BM acilen toplantıya çağrılmalıdır. İslam’ın terör ile birlikte anılmasını önleyecek tedbirler konusunda bütün İslam ülkelerinin desteğinin sağlanması, açık toplum olmakla mümkündür. İslam ülkeleri BM ile birlikte açık toplum gerekliliğini garanti edince terörü kullanan ve İslam’ı hedef seçen ikiyüzlü batı stratejileri deşifre edilmiş olacaktır. Ardından İnsan Hakları Evrensel Beyannamesi’nin yeniden yazılması için bir dizi çalıştaylar yapılmalı, Türkiye buna öncülük etmelidir.
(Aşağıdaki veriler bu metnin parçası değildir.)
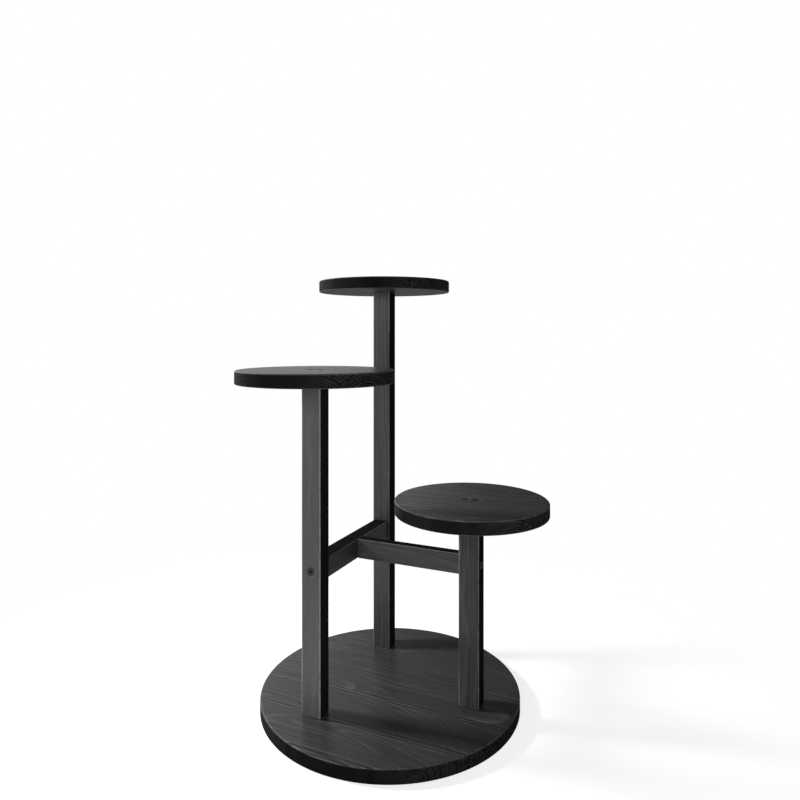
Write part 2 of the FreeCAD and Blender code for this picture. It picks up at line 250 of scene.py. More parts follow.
class Bench:
    """Puts nodes into one tree."""

    def __init__(self, tree):
        self.tree = tree

    def add(self, kind, settings=None, values=None):
        """Adds a node, makes its settings, then gives its sockets their values or links."""
        node = self.tree.nodes.new(kind)
        for key, value in (settings or {}).items():
            setattr(node, key, value)
        for key, value in (values or {}).items():
            socket = node.inputs[key]
            if isinstance(value, Wire):
                self.tree.links.new(value.socket, socket)
            else:
                socket.default_value = value
        return {socket.name: Wire(self, socket) for socket in node.outputs if socket.enabled}

    def sum(self, operation, *terms):
        """A Math node, or a Vector Math node where a term is a vector."""
        vector = any(isinstance(t, tuple) or (isinstance(t, Wire) and t.is_vector) for t in terms)
        if not vector:
            return self.add("ShaderNodeMath", {"operation": operation}, dict(enumerate(terms)))["Value"]
        terms = [(t, t, t) if isinstance(t, (int, float)) else t for t in terms]
        return self.add("ShaderNodeVectorMath", {"operation": operation}, dict(enumerate(terms)))["Vector"]

    def call(self, operation, *terms):
        """A function of numbers, such as SINE or MINIMUM."""
        return self.add("ShaderNodeMath", {"operation": operation}, dict(enumerate(terms)))["Value"]

    def ramp(self, value, low, high):
        """0 below low and 1 above high, with a smooth rise between them."""
        values = {"Value": value, "From Min": low, "From Max": high}
        return self.add("ShaderNodeMapRange", {"interpolation_type": "SMOOTHSTEP"}, values)["Result"]

    def band(self, value, low, high, soft):
        """1 between low and high, and 0 outside them."""
        return self.ramp(value, low - soft, low + soft) * (1.0 - self.ramp(value, high - soft, high + soft))

    def split(self, vector):
        """The three parts of a vector."""
        parts = self.add("ShaderNodeSeparateXYZ", values={"Vector": vector})
        return parts["X"], parts["Y"], parts["Z"]

    def join(self, x, y, z):
        """A vector from its three parts."""
        return self.add("ShaderNodeCombineXYZ", values={"X": x, "Y": y, "Z": z})["Vector"]

    def noise(self, place, detail=2.0, roughness=0.5):
        """Smooth noise from 0 to 1, with lumps about one unit wide."""
        values = {"Vector": place, "Scale": 1.0, "Detail": detail, "Roughness": roughness}
        return self.add("ShaderNodeTexNoise", values=values)["Fac"]

    def mix(self, factor, a, b):
        """From a to b as factor goes from 0 to 1."""
        return self.add("ShaderNodeMix", values={"Factor": factor, "A": a, "B": b})["Result"]

    def shade(self, colour, tone):
        """The colour times a tone, which leaves it as it is at 1."""
        values = {0: tuple(colour), "Scale": tone}
        return self.add("ShaderNodeVectorMath", {"operation": "SCALE"}, values)["Vector"]

    def relief(self, height):
        """A bump from a height in millimetres."""
        values = {"Strength": 1.0, "Distance": MM, "Height": height}
        return self.add("ShaderNodeBump", values=values)["Normal"]


# ---------------------------------------------------------------- geometry trees


def new_tree(title, needs):
    """A geometry tree with one input for each need."""
    tree = bpy.data.node_groups.new(title, "GeometryNodeTree")
    tree.interface.new_socket("Screws", in_out="INPUT", socket_type="NodeSocketGeometry")
    for need, kind in needs.items():
        tree.interface.new_socket(need, in_out="INPUT", socket_type="NodeSocket" + kind)
    tree.interface.new_socket("Piece", in_out="OUTPUT", socket_type="NodeSocketGeometry")
    bench = Bench(tree)
    return bench, bench.add("NodeGroupInput")


def turned(bench, count, height, radius, sides):
    """A closed round solid about Z, from height and radius at each of count stations."""
    line = bench.add("GeometryNodeCurvePrimitiveLine", values={"End": (0.0, 0.0, 1.0)})["Curve"]
    line = bench.add("GeometryNodeResampleCurve", values={"Curve": line, "Count": count})["Curve"]
    values = {"Geometry": line, "Position": bench.join(0.0, 0.0, height)}
    line = bench.add("GeometryNodeSetPosition", values=values)["Geometry"]
    ring = bench.add("GeometryNodeCurvePrimitiveCircle", values={"Resolution": sides, "Radius": 1.0})["Curve"]
    values = {"Curve": line, "Profile Curve": ring, "Scale": radius, "Fill Caps": True}
    return bench.add("GeometryNodeCurveToMesh", values=values)["Mesh"]


def pick(bench, index, choices):
    """The choice that has this index."""
    node = bench.tree.nodes.new("GeometryNodeIndexSwitch")
    node.data_type = "FLOAT"
    while len(node.index_switch_items) < len(choices):
        node.index_switch_items.new()
    bench.tree.links.new(index.socket, node.inputs["Index"])
    for slot, choice in enumerate(choices):
        socket = node.inputs[slot + 1]
        if isinstance(choice, Wire):
            bench.tree.links.new(choice.socket, socket)
        else:
            socket.default_value = choice
    return Wire(bench, node.outputs[0])


def turned_by_list(bench, stations, sides):
    """A closed round solid about Z, from a list of (height, radius)."""
    index = bench.add("GeometryNodeInputIndex")["Index"]
    height = pick(bench, index, [s[0] for s in stations])
    radius = pick(bench, index, [s[1] for s in stations])
    return turned(bench, len(stations), height, radius, sides)


def stand_at_screws(bench, points, thing):
    """A copy of thing at each point, with its Z turned the way that the screw is driven."""
    way = bench.add("GeometryNodeInputNamedAttribute", {"data_type": "FLOAT_VECTOR"}, {"Name": "way"})
    turn = bench.add("FunctionNodeAlignRotationToVector", {"axis": "Z"}, {"Vector": way["Attribute"]})
    values = {"Points": points, "Instance": thing, "Rotation": turn["Rotation"]}
    copies = bench.add("GeometryNodeInstanceOnPoints", values=values)["Instances"]
    return bench.add("GeometryNodeRealizeInstances", values={"Geometry": copies})["Geometry"]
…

Sonunda insanın seyahat özgürlüğünün önündeki bütün engellerin kaldırıldığı bu beyannamede yer almalıdır. 

Bu on maddenin hayata geçirilmesi için Türkiye’nin ihtiyaç duyduğu şey sadece kararlılık ve adanmışlıktır.

Eksiğimiz budur.

Tereddüt ve bölünme psikozları zararlıdır ve hakikaten gerçekleşmeleri için fırsat yaratır.

Bunları bir an evvel terk etmek milli bir görevdir.

Türkiye Fatih’in İstanbul’u fethettiğinden daha büyük bir ülkedir.

Eksik olan kararlılık ve adanmışlıktır.

Sonrası risk yönetimi, ortak akıl, yeni ve sürekli yenilenebilen stratejiler üretebilmek ve teknolojik yenileyebilmek (inovasyon) gibi meselelerdir.